What is expected
Start with the line containing "in imported if" and write out each line through the end of the listing, exactly as given.
··· Supplied information ···
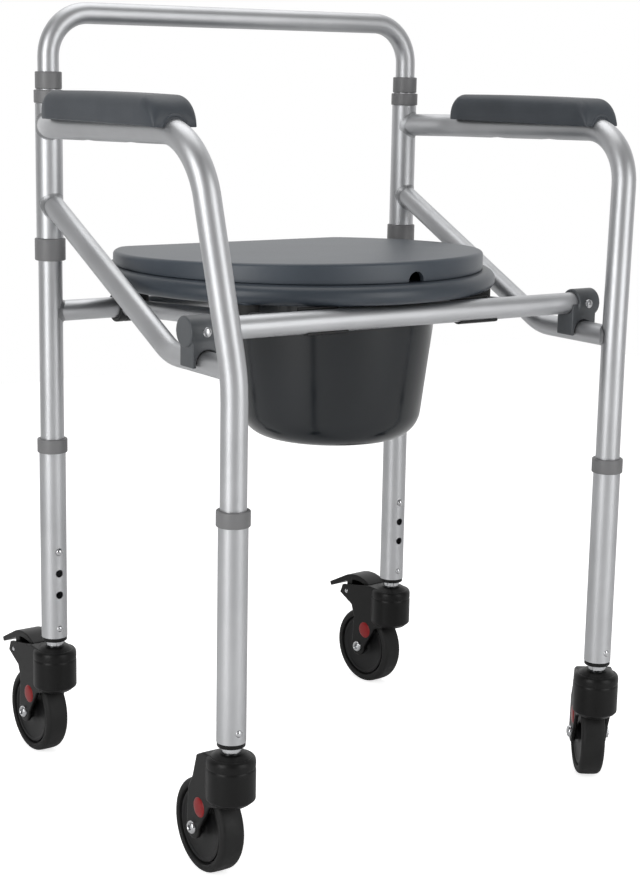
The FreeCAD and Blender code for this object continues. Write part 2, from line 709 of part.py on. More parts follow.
def seat_ring():
    ring = seat_blank(ring_radius, ring_centre_y, seat_rear_y, ring_bottom, ring_top)
    ring = ring.makeFillet(seat_edge_round, top_edges(ring, ring_top, 10))
    pocket = seat_blank(ring_radius, ring_centre_y, seat_rear_y, ring_bottom - 1, ring_top - seat_shell - 2,
                        seat_shell + 1.5)
    hole_radius_top = bucket_top_radius + bucket_clearance
    core = cylinder(flange_radius + 6, V(0, bucket_centre_y, 0), Z_AXIS, 700)
    pocket = pocket.cut(core)
    for side in (-1, 1):
        for y in (foot_front_y, foot_rear_y):
            pocket = pocket.cut(cylinder(foot_radius, V(side * rail_offset, y, 0), Z_AXIS, 700))
    ring = ring.cut(pocket)
    ring = ring.cut(cylinder(hole_radius_top, V(0, bucket_centre_y, 0), Z_AXIS, 700))
    recess_floor = V(0, bucket_centre_y, ring_top - flange_recess)
    ring = ring.cut(cylinder(flange_radius + flange_slack, recess_floor, Z_AXIS, 20))
    for side in (-1, 1):
        x = side * hinge_offset
        for ear_side in (-1, 1):
            ear_x = x + ear_side * (hinge_half_length + hinge_ear / 2 + slide_gap / 2)
            half = (hinge_ear - slide_gap) / 2
            low = hinge_height - hinge_barrel_radius
            high = hinge_height + hinge_barrel_radius - 1
            ear = box(ear_x - half, ear_x + half, seat_rear_y - 8, hinge_y, low, high)
            eye = cylinder(hinge_barrel_radius, V(ear_x - half, hinge_y, hinge_height), X_AXIS, 2 * half)
            ring = ring.fuse([ear, eye])
        ring = ring.cut(cylinder(hinge_pin_radius, V(x - 60, hinge_y, hinge_height), X_AXIS, 120))
        half_room = hinge_half_length + slide_gap
        room_start = V(x - half_room, hinge_y, hinge_height)
        room = cylinder(hinge_barrel_radius + hinge_room, room_start, X_AXIS, 2 * half_room)
        ring = ring.cut(room)
        for y in (foot_front_y, foot_rear_y):
            bolt = cylinder(seat_bolt_radius, V(side * rail_offset, y, 0), Z_AXIS, ring_bottom + 8)
            ring = ring.cut(bolt)
    return max(ring.removeSplitter().Solids, key=lambda solid: solid.Volume)


def sloping_slab(low, front_high, rear_high, front_y, rear_y):
    """Slab with a level underside and a top that falls toward the rear."""
    x = -ring_radius
    corners = [V(x, front_y, low), V(x, rear_y, low), V(x, rear_y, rear_high), V(x, front_y, front_high)]
    return Part.Face(Part.makePolygon(corners + [corners[0]])).extrude(V(2 * ring_radius, 0, 0))


def lid():
    low = ring_top + lid_gap
    front = lid_centre_y - lid_radius
    rear = seat_rear_y + 1
    front_top = low + lid_front_thickness
    rear_top = low + lid_rear_thickness
    body = seat_blank(lid_radius, lid_centre_y, rear, low, front_top + 1)
    body = body.common(sloping_slab(low, front_top, rear_top, front, rear)).Solids[0]
    rim = [edge for edge in body.Edges if edge.BoundBox.ZMin > rear_top - 0.1]
    body = body.makeFillet(lid_round, rim)
    pocket = seat_blank(lid_radius, lid_centre_y, rear, low - 1, front_top + 1, seat_shell + 2)
    pocket = pocket.common(sloping_slab(low - 1, front_top - seat_shell, rear_top - seat_shell, front, rear))
    body = body.cut(pocket)
    notch_axis = low + finger_notch_depth - finger_notch_radius
    body = body.cut(cylinder(finger_notch_radius, V(finger_notch_x, front - 20, notch_axis), Y_AXIS, 30))
    for side in (-1, 1):
        x = side * hinge_offset
        lug = box(x - hinge_half_length, x + hinge_half_length, rear - 8, hinge_y, hinge_height, low + 6)
        barrel = cylinder(hinge_barrel_radius, V(x - hinge_half_length, hinge_y, hinge_height), X_AXIS,
                          2 * hinge_half_length)
        arm = box(x - hinge_half_length, x + hinge_half_length, hinge_y - hinge_barrel_radius, hinge_y,
                  hinge_height, low + 6)
        body = body.fuse([barrel, arm])
        body = body.fuse(lug.common(box(-300, 300, rear - 8, hinge_y, low, low + 6)))
        body = body.cut(cylinder(hinge_pin_radius + slide_gap, V(x - 60, hinge_y, hinge_height), X_AXIS, 120))
    return max(body.removeSplitter().Solids, key=lambda solid: solid.Volume)


def bucket_profile(shrink, bottom, top):
    """Turned outline of the bucket as a face, moved inwards by shrink."""
    taper = (bucket_top_radius - bucket_base_radius) / (ring_top - bucket_bottom)
    base = bucket_base_radius - shrink
    rim = bucket_base_radius + taper * (top - bucket_bottom) - shrink
    corners = [V(0, 0, bottom), V(base, 0, bottom), V(rim, 0, top), V(0, 0, top)]
    solid = Part.Face(Part.makePolygon(corners + [corners[0]])).revolve(V(0, 0, 0), Z_AXIS, 360)
    edge = [e for e in solid.Edges if abs(e.BoundBox.ZMax - bottom) < 0.01 and len(e.Vertexes) == 1]
    solid = solid.makeFillet(bucket_corner - shrink, edge)
    solid.translate(V(0, bucket_centre_y, 0))
    return solid


def bucket():
    floor = ring_top - flange_recess + lid_gap
    flange = cylinder(flange_radius, V(0, bucket_centre_y, floor), Z_AXIS, flange_thickness)
    flange = flange.makeFillet(1.0, [edge for edge in flange.Edges if len(edge.Vertexes) == 1])
    outer = bucket_profile(0.0, bucket_bottom, floor + 1)
    inner = bucket_profile(bucket_wall, bucket_bottom + bucket_wall, floor + 30)
    return outer.fuse(flange).cut(inner).removeSplitter().Solids[0]


def build():
    os.makedirs("parts", exist_ok=True)
    export("rear_posts", rear_posts())
    export("rear_crossbar", rear_crossbar())
    export("backrest_tube", backrest_tube())
    export("backrest_collars", backrest_collars())
    export("pivot_collars", pivot_collars())
    side_pieces = {"side_post": side_post(), "arm_tube": arm_tube(), "brace_tube": brace_tube(),
                   "arm_pad": arm_pad()}
    for side_name, side in SIDES.items():
        for name, shape in side_pieces.items():
            export(name + "_" + side_name, [sided(shape, side)])
    export("front_crossbar", front_crossbar())
    bracket = snap_bracket()
    export("snap_brackets", [bracket, mirrored(bracket)])
    export("seat_rails", seat_rails())
    export("seat_clamps", seat_clamps())
    export("seat_feet", seat_feet())
    export("seat_hardware", seat_hardware())
    export("seat_ring", [seat_ring()])
    export("lid", [lid()])
    export("bucket", [bucket()])
    housings = {1: caster_housing(True), -1: caster_housing(False)}
    caster_pieces = {"caster_stem": [caster_stem()], "caster_axle": [axle_bolt()], "caster_caps": red_caps(),
                     "wheel_hub": [wheel_hub()], "wheel_tyre": [wheel_tyre()]}
    for leg, (x_side, y_side) in LEGS.items():
        export("lower_leg_" + leg, [lower_leg(x_side, y_side)])
        export("leg_fittings_" + leg, leg_fittings(x_side, y_side))
        export("snap_button_" + leg, [snap_button(x_side, y_side)])
        export("caster_housing_" + leg, [placed(housings[y_side], leg)])
        for name, solids in caster_pieces.items():
            export(name + "_" + leg, [placed(solid, leg) for solid in solids])
        if y_side > 0:
            export("brake_pedal_" + leg, [placed(brake_pedal(), leg)])


build()
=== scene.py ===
# %% [markdown]
# # A folding commode chair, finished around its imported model
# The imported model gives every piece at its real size, in metres, with the floor at zero and the open
# front of the chair toward -Y. This lesson keeps that model as the skeleton and gives each visible
# surface its real shape and finish: drawn aluminium tube, moulded nylon and polyethylene, skinned foam,
# rubber and plated steel. Nothing here moves or resizes the model itself.

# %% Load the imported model
import json
import math

import bmesh
import bpy
from mathutils import Matrix, Vector


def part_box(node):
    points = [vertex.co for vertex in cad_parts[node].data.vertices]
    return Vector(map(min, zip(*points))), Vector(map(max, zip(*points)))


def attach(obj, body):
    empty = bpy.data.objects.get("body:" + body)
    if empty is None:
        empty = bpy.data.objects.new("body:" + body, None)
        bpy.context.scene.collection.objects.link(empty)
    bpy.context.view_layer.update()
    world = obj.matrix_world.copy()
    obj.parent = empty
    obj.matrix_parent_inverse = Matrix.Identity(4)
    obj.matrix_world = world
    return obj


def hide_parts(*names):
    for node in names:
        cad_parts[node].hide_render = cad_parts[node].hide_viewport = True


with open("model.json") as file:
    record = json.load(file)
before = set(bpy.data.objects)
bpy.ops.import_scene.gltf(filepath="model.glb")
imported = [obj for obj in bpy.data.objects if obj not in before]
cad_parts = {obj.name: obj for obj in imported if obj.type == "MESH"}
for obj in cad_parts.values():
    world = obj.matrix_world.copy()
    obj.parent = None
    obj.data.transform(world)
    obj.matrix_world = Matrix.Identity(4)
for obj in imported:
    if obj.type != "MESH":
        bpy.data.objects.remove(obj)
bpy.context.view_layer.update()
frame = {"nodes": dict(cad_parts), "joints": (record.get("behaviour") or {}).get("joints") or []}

# %% [markdown]
# ## Sizes shared by many pieces
# A workshop drawing of such a chair is in millimetres, so the pieces are drawn in millimetres here and
# scaled once, when they are finished. The places are read from the model's own boxes, so that the look
# follows the model if it changes.

# %% Places and tube sizes
MM = 0.001
MERGE_MM = 0.004          # vertices closer than this are one


def box_mm(node):
    """Lowest and highest corner of a node of the model, in millimetres."""
    low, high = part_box(node)
    return low / MM, high / MM


def middle(node):
    low, high = box_mm(node)
    return (low + high) / 2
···
Exercise solution
cad_parts = {obj.name: obj for obj in imported if obj.type == "MESH"}
for obj in cad_parts.values():
    world = obj.matrix_world.copy()
    obj.parent = None
    obj.data.transform(world)
    obj.matrix_world = Matrix.Identity(4)
for obj in imported:
    if obj.type != "MESH":
        bpy.data.objects.remove(obj)
bpy.context.view_layer.update()
frame = {"nodes": dict(cad_parts), "joints": (record.get("behaviour") or {}).get("joints") or []}

# %% [markdown]
# ## Sizes shared by many pieces
# A workshop drawing of such a chair is in millimetres, so the pieces are drawn in millimetres here and
# scaled once, when they are finished. The places are read from the model's own boxes, so that the look
# follows the model if it changes.

# %% Places and tube sizes
MM = 0.001
MERGE_MM = 0.004          # vertices closer than this are one


def box_mm(node):
    """Lowest and highest corner of a node of the model, in millimetres."""
    low, high = part_box(node)
    return low / MM, high / MM


def middle(node):
    low, high = box_mm(node)
    return (low + high) / 2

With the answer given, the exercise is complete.